In all of these cases, the issue is not whether the statements in question are accurate or true. It’s the hypocrisy of claiming to be warriors for free speech, endlessly shouting “cancel culture” and bemoaning when people are called out for prejudiced or discriminatory statements, while simultaneously threatening legal action when faced with what they deem to be unfair or inaccurate claims. You can’t have it both ways.

We Must Protect Free Speech

Despite all the disingenuous and contrived declarations around free speech, there is something we can agree on: Free speech has to be defended and we have to fight for it.

Whether there should be limits around free speech and what those limits might be is an important debate, but it is one that is being distorted and side-tracked by hypocrites, who instrumentalise free speech as a way to limit people’s ability to criticise them.

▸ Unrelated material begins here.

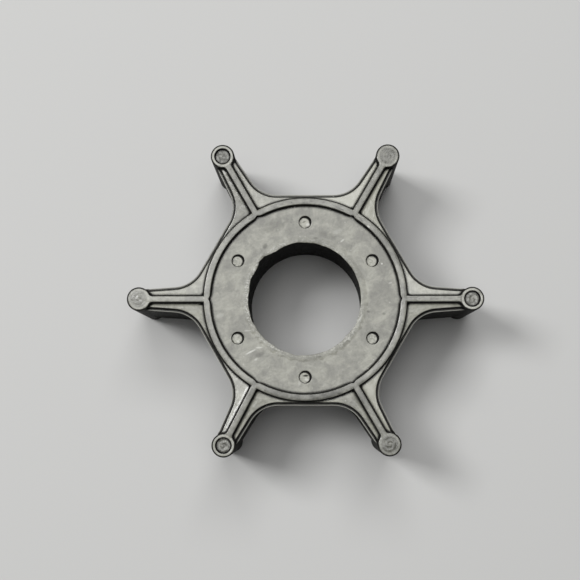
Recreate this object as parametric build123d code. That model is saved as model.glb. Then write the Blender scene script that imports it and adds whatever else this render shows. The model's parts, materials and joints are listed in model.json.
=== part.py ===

All too often, those who talk most regularly about protecting free speech, actually want the removal of consequences for racist, misogynist or anti-LGBT+ rhetoric but the power to legally threaten and bully those who challenge them.

Many of those condemning the supposed clampdown on free speech fundamentally underestimate the potential for social inequalities to be reflected in public debate, and seem ignorant to the nature and extent of these inequalities in the so-called “marketplace of ideas”. 

Except for genuine absolutists, most people agree there has to be some limits to free speech. Tools such as hate crime legislation and the ability to ‘deplatform’ hateful figures from social media we actually increase the ability for a wider range of people to exercise their free speech, especially from minority and persecuted communities, in our public debate.

The position of many of these ‘free speech’ advocates is ultimately contradictory. They claim to be committed to valuing equal free speech above other values, while simultaneously propagating an unequal debate that further undermines the free speech of those who are already harmed by social inequalities (often minority groups).

Begging the question, who are the real “enemies of free speech”?